▼▼▼

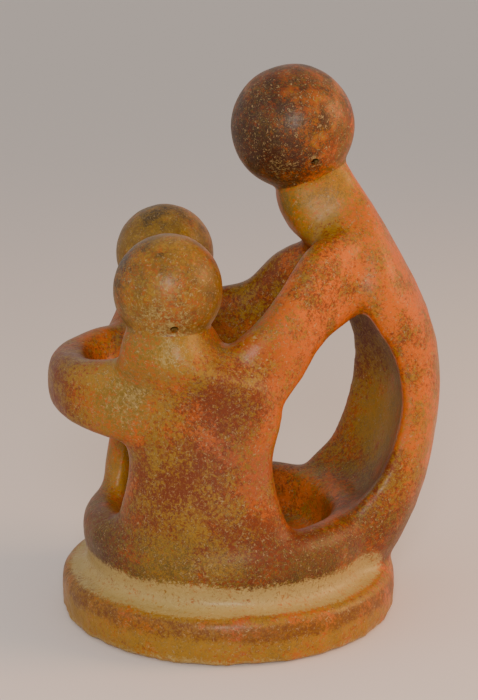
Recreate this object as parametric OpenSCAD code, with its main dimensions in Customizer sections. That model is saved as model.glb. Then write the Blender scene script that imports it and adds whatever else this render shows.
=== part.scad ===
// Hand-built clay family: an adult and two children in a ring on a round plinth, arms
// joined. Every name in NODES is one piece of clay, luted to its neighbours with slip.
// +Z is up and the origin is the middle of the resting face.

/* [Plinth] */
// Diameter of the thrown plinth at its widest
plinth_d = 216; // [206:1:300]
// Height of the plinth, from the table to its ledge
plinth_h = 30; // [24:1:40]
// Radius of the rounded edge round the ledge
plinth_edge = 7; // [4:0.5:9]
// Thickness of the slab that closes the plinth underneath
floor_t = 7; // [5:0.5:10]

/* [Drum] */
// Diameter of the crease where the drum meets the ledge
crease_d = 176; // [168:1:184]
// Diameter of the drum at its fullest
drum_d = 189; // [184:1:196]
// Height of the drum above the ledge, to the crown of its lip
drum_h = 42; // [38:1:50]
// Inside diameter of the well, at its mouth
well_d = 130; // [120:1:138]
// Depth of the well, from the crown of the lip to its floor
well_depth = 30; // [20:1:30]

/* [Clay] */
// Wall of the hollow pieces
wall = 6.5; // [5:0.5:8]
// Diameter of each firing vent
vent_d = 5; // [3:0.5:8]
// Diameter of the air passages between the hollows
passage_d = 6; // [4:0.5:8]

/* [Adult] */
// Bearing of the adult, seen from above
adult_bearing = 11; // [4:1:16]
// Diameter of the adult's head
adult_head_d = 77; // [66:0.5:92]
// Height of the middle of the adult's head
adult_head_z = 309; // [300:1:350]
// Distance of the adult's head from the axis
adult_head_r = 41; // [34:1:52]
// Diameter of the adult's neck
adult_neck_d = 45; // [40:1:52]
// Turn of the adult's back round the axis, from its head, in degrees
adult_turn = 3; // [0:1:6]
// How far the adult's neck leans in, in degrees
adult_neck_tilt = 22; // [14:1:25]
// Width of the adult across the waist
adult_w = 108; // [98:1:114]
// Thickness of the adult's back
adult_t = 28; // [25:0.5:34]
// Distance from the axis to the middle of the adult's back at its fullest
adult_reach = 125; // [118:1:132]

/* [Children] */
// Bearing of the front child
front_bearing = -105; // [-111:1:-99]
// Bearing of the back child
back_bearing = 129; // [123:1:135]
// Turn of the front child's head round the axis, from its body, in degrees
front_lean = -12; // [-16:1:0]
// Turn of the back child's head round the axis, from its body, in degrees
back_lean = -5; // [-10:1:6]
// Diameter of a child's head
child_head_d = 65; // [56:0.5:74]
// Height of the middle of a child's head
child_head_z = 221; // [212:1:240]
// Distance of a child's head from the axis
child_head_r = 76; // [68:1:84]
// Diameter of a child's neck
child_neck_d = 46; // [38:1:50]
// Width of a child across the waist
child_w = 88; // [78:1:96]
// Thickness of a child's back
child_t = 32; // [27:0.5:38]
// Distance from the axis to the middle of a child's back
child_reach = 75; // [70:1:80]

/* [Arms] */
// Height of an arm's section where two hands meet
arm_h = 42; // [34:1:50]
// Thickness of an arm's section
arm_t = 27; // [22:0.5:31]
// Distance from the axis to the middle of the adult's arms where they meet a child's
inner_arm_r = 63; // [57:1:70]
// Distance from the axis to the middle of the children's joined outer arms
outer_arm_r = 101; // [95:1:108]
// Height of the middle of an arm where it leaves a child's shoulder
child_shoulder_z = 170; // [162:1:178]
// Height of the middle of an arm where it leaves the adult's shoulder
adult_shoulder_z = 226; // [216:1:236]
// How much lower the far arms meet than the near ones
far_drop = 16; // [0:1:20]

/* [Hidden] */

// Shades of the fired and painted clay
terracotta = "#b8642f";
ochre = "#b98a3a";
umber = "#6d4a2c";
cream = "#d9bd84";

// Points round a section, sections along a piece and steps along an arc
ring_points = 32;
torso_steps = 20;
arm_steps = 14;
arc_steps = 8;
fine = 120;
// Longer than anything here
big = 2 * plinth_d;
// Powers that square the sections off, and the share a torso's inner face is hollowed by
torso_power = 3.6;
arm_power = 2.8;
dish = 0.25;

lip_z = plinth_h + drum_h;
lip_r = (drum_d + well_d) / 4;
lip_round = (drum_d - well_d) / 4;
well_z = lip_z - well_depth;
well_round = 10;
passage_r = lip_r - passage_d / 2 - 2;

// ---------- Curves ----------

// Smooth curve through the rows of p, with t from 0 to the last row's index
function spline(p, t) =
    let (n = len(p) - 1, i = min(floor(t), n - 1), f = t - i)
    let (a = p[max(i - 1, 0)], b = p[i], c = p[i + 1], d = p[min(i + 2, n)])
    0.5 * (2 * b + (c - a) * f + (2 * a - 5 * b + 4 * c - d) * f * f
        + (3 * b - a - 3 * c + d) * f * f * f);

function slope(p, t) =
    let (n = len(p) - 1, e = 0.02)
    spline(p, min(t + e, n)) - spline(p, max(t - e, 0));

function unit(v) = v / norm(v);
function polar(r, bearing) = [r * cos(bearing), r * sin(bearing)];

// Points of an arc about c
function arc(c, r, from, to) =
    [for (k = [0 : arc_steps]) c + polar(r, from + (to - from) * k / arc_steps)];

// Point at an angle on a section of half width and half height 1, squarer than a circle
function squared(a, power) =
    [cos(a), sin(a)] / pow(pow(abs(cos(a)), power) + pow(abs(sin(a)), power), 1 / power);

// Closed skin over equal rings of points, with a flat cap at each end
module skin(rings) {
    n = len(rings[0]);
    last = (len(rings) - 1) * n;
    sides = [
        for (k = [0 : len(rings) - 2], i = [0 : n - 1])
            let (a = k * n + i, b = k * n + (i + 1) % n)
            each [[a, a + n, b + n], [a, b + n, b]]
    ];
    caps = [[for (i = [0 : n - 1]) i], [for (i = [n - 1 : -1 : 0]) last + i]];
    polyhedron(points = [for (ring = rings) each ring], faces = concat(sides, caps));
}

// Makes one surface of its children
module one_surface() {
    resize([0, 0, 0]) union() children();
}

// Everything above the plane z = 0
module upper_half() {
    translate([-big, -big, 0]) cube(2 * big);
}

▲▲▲

■ YOUR TASK: Quote the data above verbatim from its first line to the line that includes "the resting face.", with both boundary lines retained.

■ SOLUTION TO THIS EXERCISE:
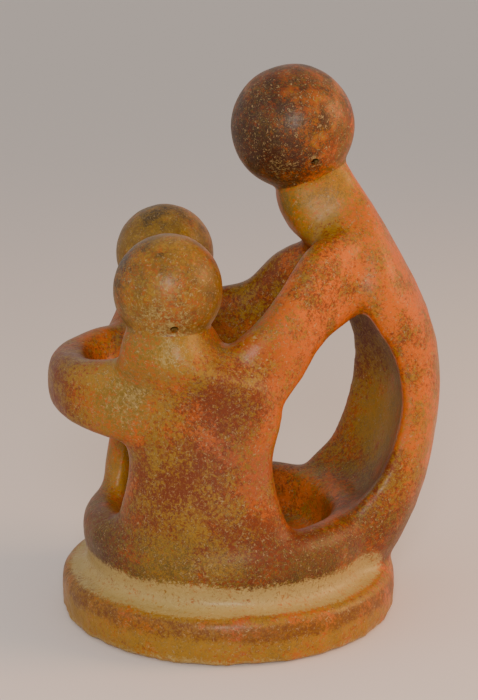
Recreate this object as parametric OpenSCAD code, with its main dimensions in Customizer sections. That model is saved as model.glb. Then write the Blender scene script that imports it and adds whatever else this render shows.
=== part.scad ===
// Hand-built clay family: an adult and two children in a ring on a round plinth, arms
// joined. Every name in NODES is one piece of clay, luted to its neighbours with slip.
// +Z is up and the origin is the middle of the resting face.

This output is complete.